TASK GOAL: Quote the material below exactly as written, from the first line to the line that holds "notch_blend = 3.0", endpoints included.

DATA BLOCK:
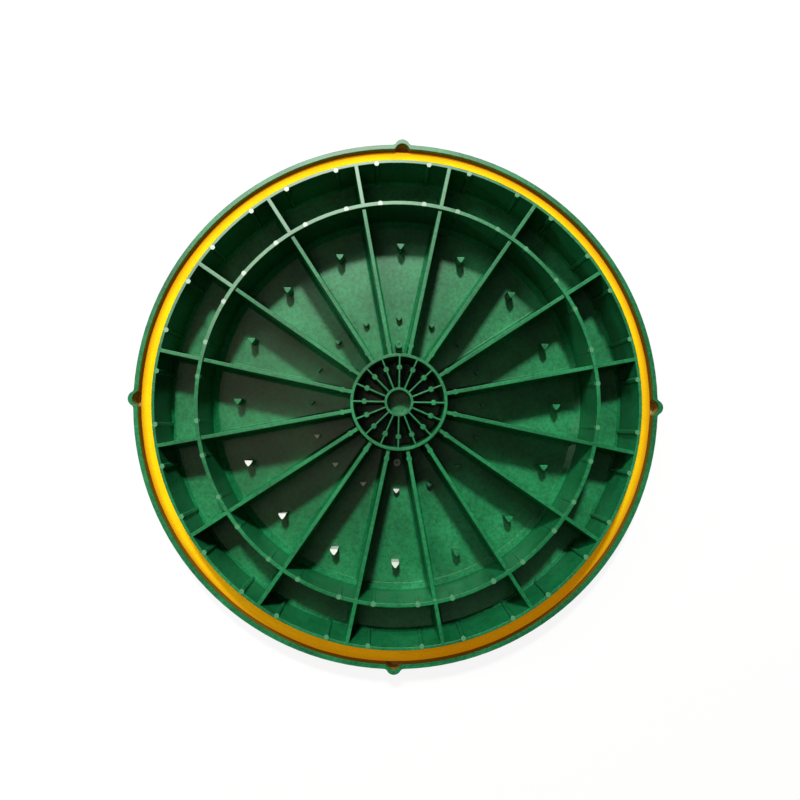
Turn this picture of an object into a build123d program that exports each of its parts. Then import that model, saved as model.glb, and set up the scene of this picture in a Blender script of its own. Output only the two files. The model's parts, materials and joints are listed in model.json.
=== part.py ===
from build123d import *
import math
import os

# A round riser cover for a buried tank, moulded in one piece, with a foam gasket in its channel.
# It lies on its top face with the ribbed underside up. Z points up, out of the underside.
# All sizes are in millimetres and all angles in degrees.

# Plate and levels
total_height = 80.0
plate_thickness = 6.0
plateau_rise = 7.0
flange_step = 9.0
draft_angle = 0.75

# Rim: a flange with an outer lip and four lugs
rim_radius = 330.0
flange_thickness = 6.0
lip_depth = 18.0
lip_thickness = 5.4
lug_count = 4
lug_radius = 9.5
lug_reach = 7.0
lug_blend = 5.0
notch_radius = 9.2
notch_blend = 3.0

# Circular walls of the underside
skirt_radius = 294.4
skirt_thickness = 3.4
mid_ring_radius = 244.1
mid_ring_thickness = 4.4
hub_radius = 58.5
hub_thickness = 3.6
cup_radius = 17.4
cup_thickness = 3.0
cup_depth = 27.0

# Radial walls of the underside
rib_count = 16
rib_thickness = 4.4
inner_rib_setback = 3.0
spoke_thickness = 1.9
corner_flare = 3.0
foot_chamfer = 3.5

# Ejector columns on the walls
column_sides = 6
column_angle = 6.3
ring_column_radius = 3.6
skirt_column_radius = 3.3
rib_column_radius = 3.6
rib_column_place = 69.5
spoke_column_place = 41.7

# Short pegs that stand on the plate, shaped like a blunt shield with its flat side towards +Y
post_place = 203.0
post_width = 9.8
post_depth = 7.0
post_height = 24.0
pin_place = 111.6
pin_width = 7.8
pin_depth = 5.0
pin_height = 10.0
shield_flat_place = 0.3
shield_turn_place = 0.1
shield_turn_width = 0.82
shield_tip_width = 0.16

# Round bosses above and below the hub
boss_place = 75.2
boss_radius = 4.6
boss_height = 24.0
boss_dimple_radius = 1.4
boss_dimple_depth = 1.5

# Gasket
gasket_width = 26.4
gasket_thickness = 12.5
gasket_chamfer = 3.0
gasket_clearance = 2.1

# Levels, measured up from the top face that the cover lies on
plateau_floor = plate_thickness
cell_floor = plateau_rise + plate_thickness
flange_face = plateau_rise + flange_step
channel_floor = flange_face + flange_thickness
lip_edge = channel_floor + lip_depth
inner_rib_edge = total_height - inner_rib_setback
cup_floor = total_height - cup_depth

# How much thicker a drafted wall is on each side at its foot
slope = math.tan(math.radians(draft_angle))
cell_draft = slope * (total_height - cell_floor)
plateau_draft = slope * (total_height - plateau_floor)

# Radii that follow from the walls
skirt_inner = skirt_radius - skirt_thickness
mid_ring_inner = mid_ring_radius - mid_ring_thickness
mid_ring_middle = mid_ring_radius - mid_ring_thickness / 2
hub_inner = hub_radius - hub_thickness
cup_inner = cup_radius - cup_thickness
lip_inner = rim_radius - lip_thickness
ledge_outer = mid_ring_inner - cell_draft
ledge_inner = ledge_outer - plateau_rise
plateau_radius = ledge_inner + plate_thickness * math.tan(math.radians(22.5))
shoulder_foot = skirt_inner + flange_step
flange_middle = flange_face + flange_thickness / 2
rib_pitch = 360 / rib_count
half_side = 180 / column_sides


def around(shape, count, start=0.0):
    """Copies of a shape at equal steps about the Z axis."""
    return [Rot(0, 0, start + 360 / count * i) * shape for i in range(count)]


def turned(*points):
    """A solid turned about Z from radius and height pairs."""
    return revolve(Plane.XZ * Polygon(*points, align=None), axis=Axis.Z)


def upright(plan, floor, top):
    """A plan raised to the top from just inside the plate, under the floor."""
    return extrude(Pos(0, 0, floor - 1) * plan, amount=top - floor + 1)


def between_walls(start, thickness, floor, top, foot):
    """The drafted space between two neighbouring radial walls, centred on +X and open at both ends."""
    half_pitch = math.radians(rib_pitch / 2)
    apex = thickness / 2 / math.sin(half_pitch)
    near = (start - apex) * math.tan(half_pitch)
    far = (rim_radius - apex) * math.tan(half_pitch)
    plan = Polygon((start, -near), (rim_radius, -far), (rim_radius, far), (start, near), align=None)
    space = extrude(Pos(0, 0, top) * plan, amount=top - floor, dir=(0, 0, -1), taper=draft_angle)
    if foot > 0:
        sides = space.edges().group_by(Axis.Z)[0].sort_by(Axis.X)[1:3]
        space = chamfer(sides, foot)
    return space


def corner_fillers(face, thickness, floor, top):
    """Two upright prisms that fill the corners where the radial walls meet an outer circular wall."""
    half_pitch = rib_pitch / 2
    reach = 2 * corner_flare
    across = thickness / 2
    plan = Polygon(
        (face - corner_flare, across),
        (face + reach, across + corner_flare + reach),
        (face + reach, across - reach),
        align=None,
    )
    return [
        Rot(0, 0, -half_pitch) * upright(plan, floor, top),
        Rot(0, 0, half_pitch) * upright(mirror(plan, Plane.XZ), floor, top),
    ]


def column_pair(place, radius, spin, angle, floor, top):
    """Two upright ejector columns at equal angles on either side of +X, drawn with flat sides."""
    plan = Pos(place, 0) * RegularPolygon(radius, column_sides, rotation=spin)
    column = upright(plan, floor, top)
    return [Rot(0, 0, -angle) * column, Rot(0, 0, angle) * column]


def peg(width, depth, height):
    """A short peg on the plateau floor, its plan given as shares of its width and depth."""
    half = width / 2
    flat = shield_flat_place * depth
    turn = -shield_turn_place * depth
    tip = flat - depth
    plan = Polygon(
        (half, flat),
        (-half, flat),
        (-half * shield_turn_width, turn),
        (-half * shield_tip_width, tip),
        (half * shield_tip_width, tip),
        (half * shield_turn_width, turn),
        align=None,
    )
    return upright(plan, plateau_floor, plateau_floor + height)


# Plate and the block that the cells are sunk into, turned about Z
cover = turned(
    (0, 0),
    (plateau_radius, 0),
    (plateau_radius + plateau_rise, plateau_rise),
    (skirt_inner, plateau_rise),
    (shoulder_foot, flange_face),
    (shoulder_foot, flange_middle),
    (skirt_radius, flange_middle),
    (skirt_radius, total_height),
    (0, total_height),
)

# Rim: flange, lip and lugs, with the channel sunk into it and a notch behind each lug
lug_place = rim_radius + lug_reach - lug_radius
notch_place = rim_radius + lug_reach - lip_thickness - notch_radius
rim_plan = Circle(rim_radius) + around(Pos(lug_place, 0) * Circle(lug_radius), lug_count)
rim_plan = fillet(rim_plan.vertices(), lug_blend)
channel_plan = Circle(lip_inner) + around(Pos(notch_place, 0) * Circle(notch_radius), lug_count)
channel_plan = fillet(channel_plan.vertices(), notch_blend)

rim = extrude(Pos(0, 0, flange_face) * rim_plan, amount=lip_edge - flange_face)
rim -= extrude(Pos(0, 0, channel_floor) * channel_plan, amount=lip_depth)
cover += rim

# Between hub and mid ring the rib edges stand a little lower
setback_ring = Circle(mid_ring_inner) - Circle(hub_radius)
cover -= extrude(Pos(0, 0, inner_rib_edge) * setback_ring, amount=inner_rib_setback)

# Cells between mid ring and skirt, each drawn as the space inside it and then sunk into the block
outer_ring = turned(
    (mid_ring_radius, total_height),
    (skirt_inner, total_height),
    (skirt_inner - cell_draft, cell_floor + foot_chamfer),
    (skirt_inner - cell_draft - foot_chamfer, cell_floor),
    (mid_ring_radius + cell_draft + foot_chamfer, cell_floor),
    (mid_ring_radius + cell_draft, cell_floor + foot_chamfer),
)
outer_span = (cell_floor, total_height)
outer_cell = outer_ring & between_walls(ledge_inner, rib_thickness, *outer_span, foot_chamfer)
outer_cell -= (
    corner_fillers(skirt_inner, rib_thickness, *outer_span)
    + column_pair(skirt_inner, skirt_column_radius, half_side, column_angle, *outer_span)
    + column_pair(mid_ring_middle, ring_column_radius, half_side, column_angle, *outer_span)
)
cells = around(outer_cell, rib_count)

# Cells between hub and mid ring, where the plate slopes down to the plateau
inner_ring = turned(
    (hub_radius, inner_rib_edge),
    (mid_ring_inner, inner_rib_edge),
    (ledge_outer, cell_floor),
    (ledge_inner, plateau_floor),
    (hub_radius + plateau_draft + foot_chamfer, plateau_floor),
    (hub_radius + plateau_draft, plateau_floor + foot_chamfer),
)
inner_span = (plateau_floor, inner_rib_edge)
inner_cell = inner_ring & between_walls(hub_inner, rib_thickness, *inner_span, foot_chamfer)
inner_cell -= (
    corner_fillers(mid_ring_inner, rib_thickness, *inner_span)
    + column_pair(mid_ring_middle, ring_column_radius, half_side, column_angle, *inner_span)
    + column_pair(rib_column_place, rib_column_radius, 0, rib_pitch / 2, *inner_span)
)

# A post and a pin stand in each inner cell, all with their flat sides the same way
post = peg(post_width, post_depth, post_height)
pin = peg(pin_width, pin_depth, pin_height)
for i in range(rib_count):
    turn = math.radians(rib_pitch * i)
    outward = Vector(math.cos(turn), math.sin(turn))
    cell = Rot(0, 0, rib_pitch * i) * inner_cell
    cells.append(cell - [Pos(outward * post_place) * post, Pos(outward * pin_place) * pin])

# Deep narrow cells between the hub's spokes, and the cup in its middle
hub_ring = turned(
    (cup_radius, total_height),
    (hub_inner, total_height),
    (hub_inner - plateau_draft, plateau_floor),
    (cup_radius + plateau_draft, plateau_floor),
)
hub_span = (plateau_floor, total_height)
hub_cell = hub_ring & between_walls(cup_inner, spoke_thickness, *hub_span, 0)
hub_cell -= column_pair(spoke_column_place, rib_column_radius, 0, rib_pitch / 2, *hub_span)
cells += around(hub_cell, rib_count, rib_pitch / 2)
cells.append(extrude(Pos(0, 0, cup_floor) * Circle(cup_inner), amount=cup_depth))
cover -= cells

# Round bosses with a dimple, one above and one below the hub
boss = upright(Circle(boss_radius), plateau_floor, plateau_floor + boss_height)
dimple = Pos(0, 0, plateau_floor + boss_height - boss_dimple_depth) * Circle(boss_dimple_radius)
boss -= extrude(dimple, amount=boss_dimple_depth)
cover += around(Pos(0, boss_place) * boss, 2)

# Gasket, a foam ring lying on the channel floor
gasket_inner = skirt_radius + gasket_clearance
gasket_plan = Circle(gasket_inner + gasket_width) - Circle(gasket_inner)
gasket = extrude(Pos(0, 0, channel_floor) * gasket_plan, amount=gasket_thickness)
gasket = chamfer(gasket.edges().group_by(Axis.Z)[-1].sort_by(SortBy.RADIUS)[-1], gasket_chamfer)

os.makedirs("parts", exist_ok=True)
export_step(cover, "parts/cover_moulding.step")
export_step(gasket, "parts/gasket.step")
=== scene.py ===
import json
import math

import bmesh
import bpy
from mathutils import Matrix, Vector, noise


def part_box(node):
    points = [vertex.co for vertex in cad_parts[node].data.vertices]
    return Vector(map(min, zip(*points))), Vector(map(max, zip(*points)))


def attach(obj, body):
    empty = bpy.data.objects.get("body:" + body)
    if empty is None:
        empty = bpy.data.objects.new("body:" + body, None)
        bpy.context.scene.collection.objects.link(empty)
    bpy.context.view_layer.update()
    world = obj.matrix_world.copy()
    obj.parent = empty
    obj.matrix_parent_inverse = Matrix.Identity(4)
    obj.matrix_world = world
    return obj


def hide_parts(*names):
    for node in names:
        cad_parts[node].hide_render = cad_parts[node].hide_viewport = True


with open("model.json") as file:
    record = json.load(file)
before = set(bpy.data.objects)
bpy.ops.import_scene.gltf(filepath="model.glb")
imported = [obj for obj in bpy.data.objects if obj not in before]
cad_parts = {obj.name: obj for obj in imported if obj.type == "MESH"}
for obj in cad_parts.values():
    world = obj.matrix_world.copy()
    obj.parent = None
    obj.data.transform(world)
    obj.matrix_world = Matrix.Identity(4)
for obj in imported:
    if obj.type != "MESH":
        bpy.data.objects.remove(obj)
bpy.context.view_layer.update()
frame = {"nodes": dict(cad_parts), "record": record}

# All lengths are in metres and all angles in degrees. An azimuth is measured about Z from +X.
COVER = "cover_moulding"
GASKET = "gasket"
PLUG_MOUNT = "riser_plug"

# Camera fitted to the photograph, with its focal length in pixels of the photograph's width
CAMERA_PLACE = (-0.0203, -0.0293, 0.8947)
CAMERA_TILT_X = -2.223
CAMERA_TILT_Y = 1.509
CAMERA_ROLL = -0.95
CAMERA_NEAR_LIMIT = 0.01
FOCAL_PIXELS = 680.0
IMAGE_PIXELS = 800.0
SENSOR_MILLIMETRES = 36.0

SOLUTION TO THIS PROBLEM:
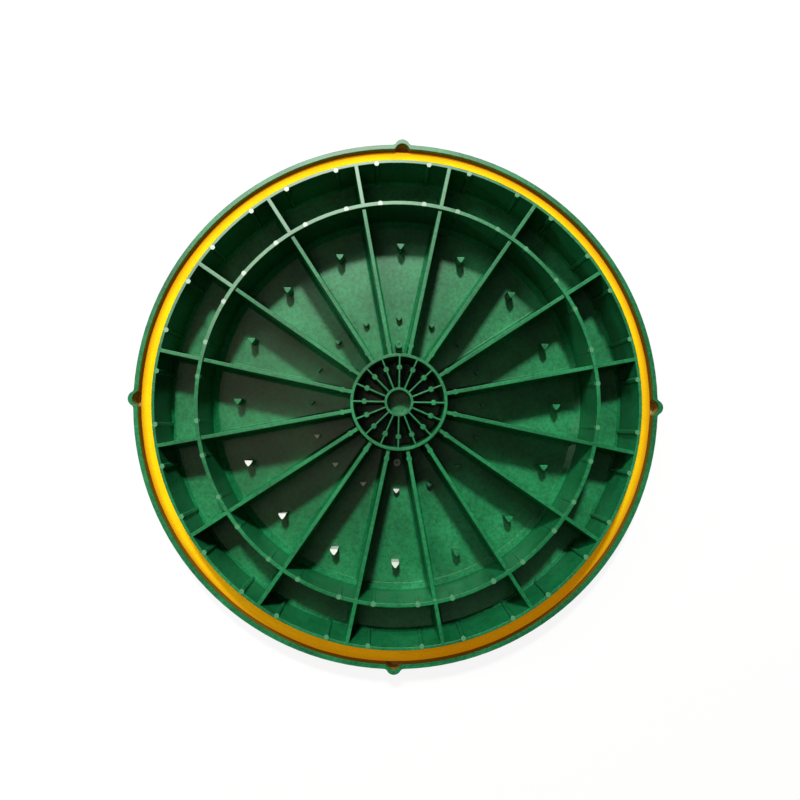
Turn this picture of an object into a build123d program that exports each of its parts. Then import that model, saved as model.glb, and set up the scene of this picture in a Blender script of its own. Output only the two files. The model's parts, materials and joints are listed in model.json.
=== part.py ===
from build123d import *
import math
import os

# A round riser cover for a buried tank, moulded in one piece, with a foam gasket in its channel.
# It lies on its top face with the ribbed underside up. Z points up, out of the underside.
# All sizes are in millimetres and all angles in degrees.

# Plate and levels
total_height = 80.0
plate_thickness = 6.0
plateau_rise = 7.0
flange_step = 9.0
draft_angle = 0.75

# Rim: a flange with an outer lip and four lugs
rim_radius = 330.0
flange_thickness = 6.0
lip_depth = 18.0
lip_thickness = 5.4
lug_count = 4
lug_radius = 9.5
lug_reach = 7.0
lug_blend = 5.0
notch_radius = 9.2
notch_blend = 3.0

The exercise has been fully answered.